We’ve mostly learnt to place peer review right at the top of priorities. I expect David M may not agree with this aproach (and I have my own reservations) but by making the peer review process part of performance appraisals, it shows to our wholoe team that we are serious about review, and the team will be rated poorly if they don’t follow the right processes at the right time.

I’d be interested to hear how other firms have ensured that technical excellence can be safely assumed.

posted on November 23, 2007

Wally Bock said:

For evaluating technical competence, I like a combination of ratings by supervisor(s), peers, and “customers” (those who receive service). For ensuring it, training is important, but having a supervisor who’s strong on development can make the difference between mid-range performance and top performance.
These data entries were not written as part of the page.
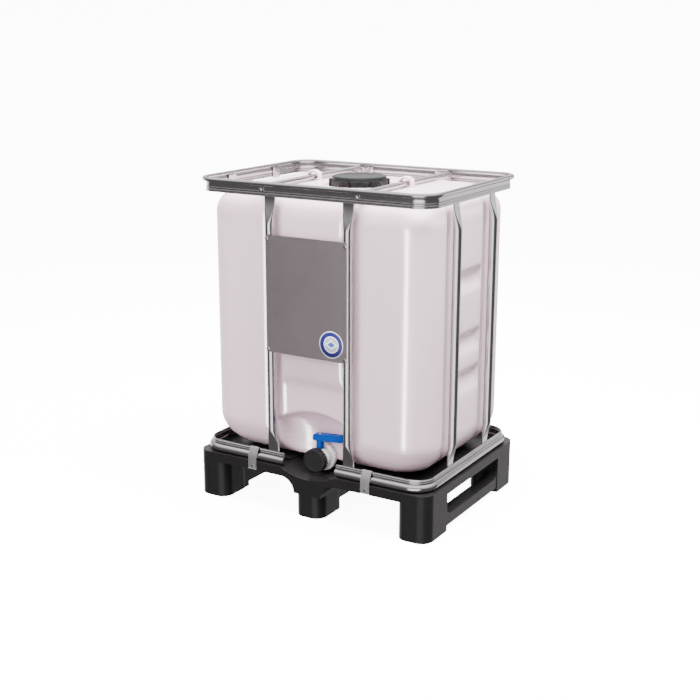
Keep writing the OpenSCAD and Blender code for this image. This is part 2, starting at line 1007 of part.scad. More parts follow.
// The lever: a hub over the stem, a bar towards +X and a short notched tail.
module valve_handle() {
    hub_r = 11;
    tip_half = 8;
    tail = 19;
    bar_low = outlet_z + 57;
    bar_high = outlet_z + 75;
    color("#1b74c8")
        translate([0, -stem_y, 0])
            difference() {
                union() {
                    translate([0, 0, hub_low])
                        cylinder(r = hub_r, h = bar_high - hub_low);
                    intersection() {
                        translate([0, 2 * hub_r, 0])
                            rotate([90, 0, 0])
                                linear_extrude(4 * hub_r)
                                    polygon([
                                        [-tail, bar_low - 1], [8, bar_low - 1], [20, bar_low + 1],
                                        [lever_l - 3, bar_low + 5], [lever_l, bar_low + 8],
                                        [lever_l, bar_high + 6], [lever_l - 3, bar_high + 8],
                                        [4 - tail, bar_high], [-tail, bar_high - 3]
                                    ]);
                        translate([0, 0, bar_low - 5])
                            linear_extrude(50)
                                polygon([
                                    [-tail - eps, -hub_r], [0, -hub_r], [lever_l + eps, -tip_half],
                                    [lever_l + eps, tip_half], [0, hub_r], [-tail - eps, hub_r]
                                ]);
                    }
                }
                translate([0, 0, hub_low - eps])
                    cylinder(r = stem_r, h = 35 + eps);
                translate([0, 0, hub_low])
                    cylinder(r = 2.4, h = 80);
                translate([0, 0, bar_high - 2])
                    cylinder(r = 5.5, h = 30);
                translate([-tail - 3, -4, bar_low - 5])
                    cube([8, 8, 40]);
            }
}

module handle_screw() {
    bar_high = outlet_z + 75;
    color("#c9cbce")
        translate([0, -stem_y, bar_high - 2]) {
            cylinder(r = 4.5, h = 3);
            translate([0, 0, hub_low + 20 - bar_high])
                cylinder(r = 2, h = bar_high - hub_low - 18);
        }
}

// ---------------------------------------------------------------- outlet cap

module cap_gasket() {
    color("#2b2b2d")
        outlet_ring(spout_front, spout_front + 1.5, spout_r - 1, outlet_r);
}

module outlet_cap() {
    color("#1d1d1f")
        difference() {
            translate([0, -cap_back, outlet_z])
                rotate([90, 0, 0])
                    cylinder(d = cap_d, h = cap_front - cap_back);
            translate([0, -cap_back + eps, outlet_z])
                rotate([90, 0, 0])
                    cylinder(r = spout_r + 0.3, h = spout_front + 1.5 - cap_back + eps);
            for (i = [0:23])
                translate([0, -cap_back + eps, outlet_z])
                    rotate([90, i * 15, 0])
                        translate([cap_d / 2 + 1.2, 0, 0])
                            cylinder(r = 2.4, h = cap_front - cap_back - 3);
        }
}

// ---------------------------------------------------------------- filling lid

module lid_seal() {
    color("#2b2b2d")
        translate([0, 0, neck_z])
            difference() {
                cylinder(d = neck_d, h = lid_seal_t);
                translate([0, 0, -eps])
                    cylinder(r = neck_d / 2 - 6, h = 10);
            }
}

module screw_lid() {
    lugs = 6;
    color("#1b1c1e")
        difference() {
            union() {
                translate([0, 0, lid_low])
                    rotate([0, 0, 1.3])
                        cylinder(r = lid_d / 2 - 4.5, h = 24, $fn = 12);
                translate([0, 0, lid_low + 24])
                    cylinder(r1 = lid_d / 2 - 8, r2 = lid_d / 2 - 11.5, h = 11);
                for (i = [0:lugs - 1])
                    rotate([0, 0, i * 360 / lugs + 31.3])
                        translate([lid_d / 2 - 20, -13, lid_low])
                            cube([20, 26, 26]);
            }
            translate([0, 0, lid_low - eps])
                cylinder(r = neck_d / 2 + 0.5, h = neck_z + lid_seal_t - lid_low + eps);
            for (i = [0:lugs - 1])
                rotate([0, 0, i * 360 / lugs + 31.3])
                    translate([lid_d / 2 - 5, -9, lid_low - eps])
                        cube([2.4, 18, 24]);
        }
}

pallet_deck();
skid_left();
skid_centre();
skid_right();
skid_screws();
tank();
outlet_fitting();
bottom_rail();
top_rail();
upright_front_left();
upright_front_right();
upright_back_left();
upright_back_right();
upright_left_front();
upright_left_back();
upright_right_front();
upright_right_back();
cross_bar_left();
cross_bar_right();
cross_bar_bolts();
cross_bar_nuts();
label_plate();
plate_rivets();
round_sticker();
clip_front_left();
clip_front_right();
clip_back_left();
clip_back_right();
clip_screws();
outlet_gasket();
union_nut();
valve_body();
seat_ring();
stem_seal();
valve_disc();
valve_stem();
valve_handle();
handle_screw();
cap_gasket();
outlet_cap();
lid_seal();
screw_lid();
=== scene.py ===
"""Looks of a small liquid container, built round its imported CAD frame.

Lengths are in millimetres here and become metres when a mesh is made. The outlet faces -Y.
"""

import math

import bmesh
import bpy
import numpy as np
from mathutils import Matrix, Vector


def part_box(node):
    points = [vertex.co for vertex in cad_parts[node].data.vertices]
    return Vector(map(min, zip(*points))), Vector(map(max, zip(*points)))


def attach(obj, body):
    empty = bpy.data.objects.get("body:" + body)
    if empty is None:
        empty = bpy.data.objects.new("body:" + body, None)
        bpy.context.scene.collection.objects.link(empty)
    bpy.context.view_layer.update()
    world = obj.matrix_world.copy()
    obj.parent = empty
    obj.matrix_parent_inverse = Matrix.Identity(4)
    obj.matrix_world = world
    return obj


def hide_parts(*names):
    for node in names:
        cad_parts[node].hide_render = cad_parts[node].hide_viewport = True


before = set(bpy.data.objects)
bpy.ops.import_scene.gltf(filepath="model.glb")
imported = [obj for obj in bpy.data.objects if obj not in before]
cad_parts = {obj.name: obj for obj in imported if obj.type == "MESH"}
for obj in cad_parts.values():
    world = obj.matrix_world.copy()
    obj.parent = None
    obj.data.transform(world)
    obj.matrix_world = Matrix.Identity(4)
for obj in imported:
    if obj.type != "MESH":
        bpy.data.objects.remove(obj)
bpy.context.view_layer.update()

MM = 0.001
TAU = 2 * math.pi
AXIS_R = 0.001  # stands for the axis in a turned profile; piece() merges such points into one


def node_box(name):
    """Lowest and highest corner of a CAD node in millimetres."""
    low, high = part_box(name)
    return Vector(low) / MM, Vector(high) / MM


# ------------------------------------------------------------------ mesh helpers


def smooth_max(a, b, k):
    """The larger of two values, with a soft change-over k wide."""
    return (a + b + np.sqrt((a - b) ** 2 + k * k)) / 2


def smooth_min(a, b, k):
    """The smaller of two values, with a soft change-over k wide."""
    return -smooth_max(-a, -b, k)


def unit(v):
    """A 2-D vector made one long."""
    return v / max(np.linalg.norm(v), 1e-9)


def rounded(points, passes=2):
    """An open 2-D line with its corners cut, once for each pass; its ends stay."""
    line = [np.array(p, float) for p in points]
    for _ in range(passes):
        cut = [line[0]]
        for a, b in zip(line, line[1:]):
            cut += [0.75 * a + 0.25 * b, 0.25 * a + 0.75 * b]
        line = cut + [line[-1]]
    return line


def strip(line, thickness):
    """Closed outline of a bent strip of sheet round its centre line."""
    left, right = [], []
    for i, p in enumerate(line):
        along = unit(line[min(i + 1, len(line) - 1)] - line[max(i - 1, 0)])
        across = np.array([-along[1], along[0]]) * thickness / 2
        left.append(p + across)
        right.append(p - across)
    return left + right[::-1]


def arc(centre, radius, start, end, steps):
    """Points on an arc, in degrees."""
    angles = np.radians(np.linspace(start, end, steps + 1))
    return [np.array(centre, float) + radius * np.array([math.cos(a), math.sin(a)]) for a in angles]


def loft(rings, closed_path=False, caps=True):
    """Vertices and faces of a skin through rings of equal length."""
    size = len(rings[0])
    verts = [tuple(p) for ring in rings for p in ring]
    faces = []
    for i in range(len(rings) - (0 if closed_path else 1)):
        a, b = i * size, (i + 1) % len(rings) * size
        for j in range(size):
            k = (j + 1) % size
            faces.append((a + j, a + k, b + k, b + j))
    if caps and not closed_path:
        faces.append(tuple(range(size))[::-1])
        faces.append(tuple(range((len(rings) - 1) * size, len(rings) * size)))
    return verts, faces


def lathe(profile, steps=96, radius_at=None, closed=False):
    """A skin turned about Z from (radius, height) pairs; radius_at(angle, index) changes a radius."""
    rings = []
    for i, (r, z) in enumerate(profile):
        ring = []
        for j in range(steps):
            a = TAU * j / steps
            rr = r * radius_at(a, i) if radius_at else r
            ring.append((rr * math.cos(a), rr * math.sin(a), z))
        rings.append(ring)
    return loft(rings, closed_path=closed)


def moved(shape, matrix):
    """A shape with its vertices put through a matrix."""
    verts, faces = shape
    return [tuple(matrix @ Vector(v)) for v in verts], faces


def joined(*shapes):
    """Several shapes as one."""
    verts, faces = [], []
    for v, f in shapes:
        base = len(verts)
        verts += list(v)
        faces += [tuple(i + base for i in face) for face in f]
    return verts, faces


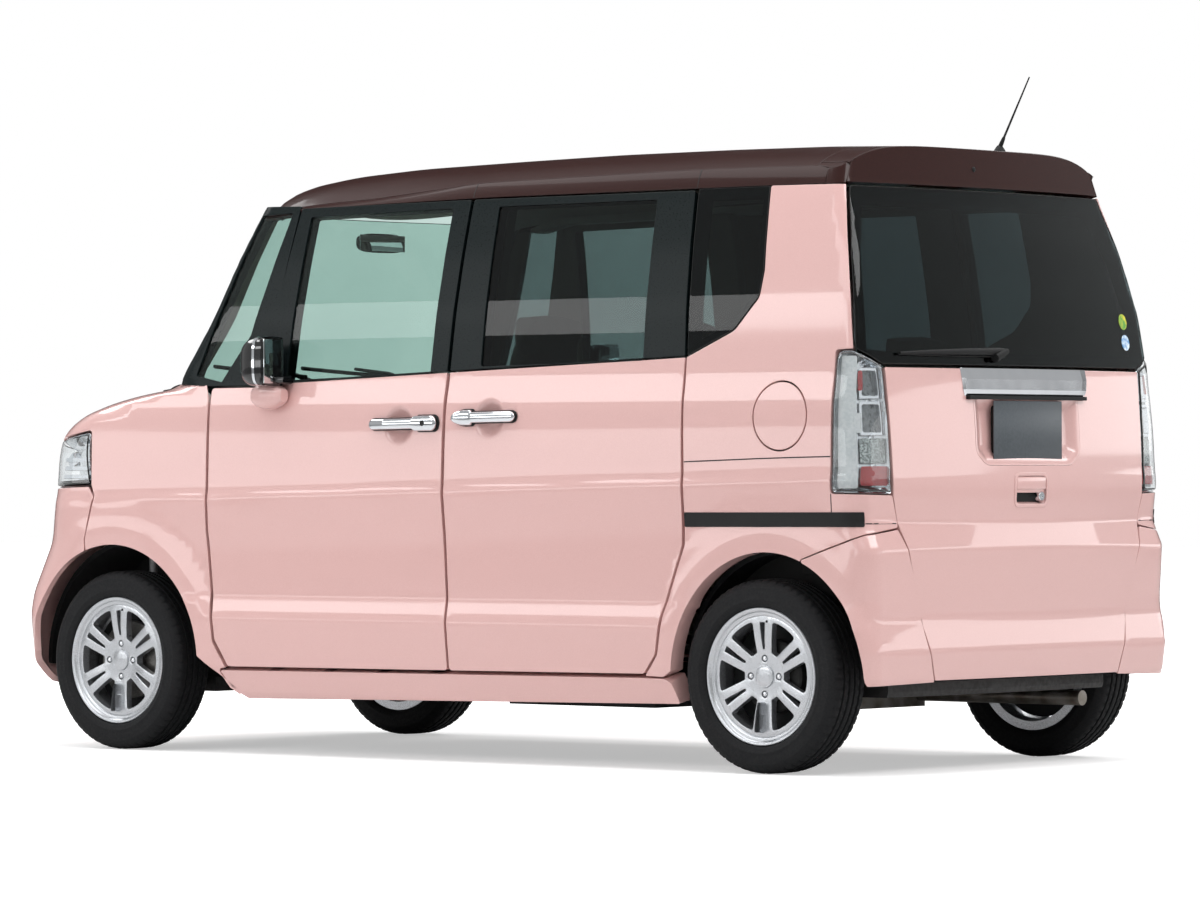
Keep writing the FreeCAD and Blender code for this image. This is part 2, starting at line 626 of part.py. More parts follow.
beam = cylinder("beam", (REAR_X + 70, -470, "dims.tyreRadius"), 34, 940, "y")
trailing = span_box("trailing", (REAR_X - 45, REAR_X + 228), (440, 500), (205, 300))
rear_plate = span_box("rear_plate", (REAR_X - 45, REAR_X + 45), (495, 606), (225, 325))
rear_stub = cylinder("rear_stub", (REAR_X, 600, "dims.tyreRadius"), "dims.stubRadius",
                     stub_length, "y")
half_axle = join("half_axle", [trailing, rear_plate, rear_stub])
node("rear_axle", join("rear_axle", [beam, half_axle, mirrored("half_axle_right", half_axle)]))

node("engine", span_box("engine", (1100, 1450), (-290, 290), (320, 800)))
node("fuel_tank", span_box("fuel_tank", (-620, -60), (-330, 380), (160, 215)))
silencer = span_box("silencer", (-1000, -700), (-420, 120), (150, 214))
pipe = cylinder("pipe", (-1590, -395, 188), 22, 2490, "x")
node("exhaust", join("exhaust", [silencer, pipe]))

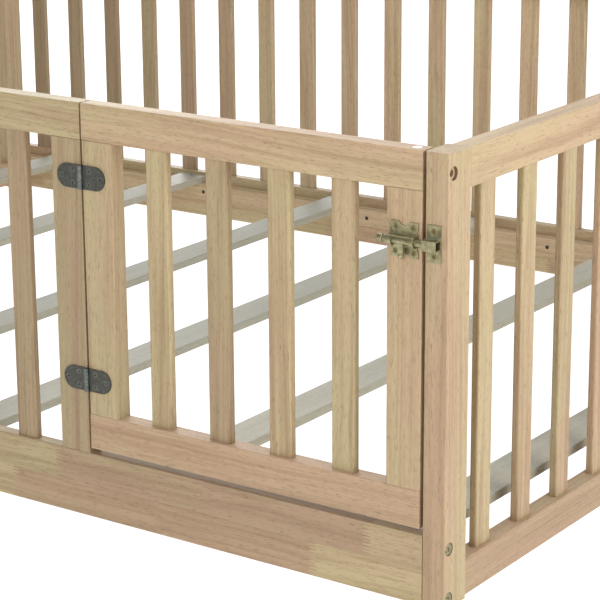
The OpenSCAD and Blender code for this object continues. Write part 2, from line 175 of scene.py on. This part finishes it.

posted on November 23, 2007

Jaime @ Fitzgerald Analytics said:

David: thanks for your writing, which has been inspirational for myself and my colleagues over many years. We are especially plans of “True Professionalism” and “The Trusted Advisor,” although for practical guidance you can’t beat “Managing the Professional Services Firm.”

At Fitzgerald Analytics, we screen for a set of core technical skills which are then augmented via both formal and on-the-iob training. Ultimately, however, the most crucial factor in ensuring quality is through rigorous Quality Assurance standards and processes. In addition to increasing quality of technical service to clients, we find that QA provides a built-in mechanism and forum for coaching, learning, and continuous improvement of consultant skills.

Thanks again for a thought-provoking post.

Jaime Fitzgerald


Fitzgerald Analytics, Inc.

Visit us at http://www.fitzgerald-analytics.com

posted on November 25, 2007

Gareth Reeves said:

At Obtiva, we have to have different approaches for our different practices areas. In our ISV practice (what we call the Studio) it almost exclusively based on mentoring, on the job learning and peer review. For our consulting business we have to rely heavily on screening, references and ultimately, customer feedback.

In addition, I think that the most important factor by far is culture. To acheive and maintain technical excellence, it has to be part of the fundamental make up of the firm.


Lead Consultant, Obtiva

posted on November 29, 2007

Jason Whaley said:

David –

I’ve worked for a number of years in both technical (software) and strategic consulting roles. I’d echo Gareth’s comments that the most important factor in developing talent is culture – people need to see an expectation of excellence all around them. Hand-in-hand with that is mentorship. I’ve seen consultants develop the fastest when they form a strong mentor relationship with senior leaders of their firm.

Prior to developing talent, though is making the right hiring decisions. I’ve recently been experimenting with an “apprentice” scheme to hiring. This involves hiring someone on a contract basis for a defined time period – say, 1 month. This gives time to see how they actually work on real problems with my real team. Putting people into a prolonged, realistic work setting gives you a chance to see how they truly perform, and eliminates many hiring mistakes based on people who “interview well.” This scheme is quite common in Europe, given the permanency of their hiring choices.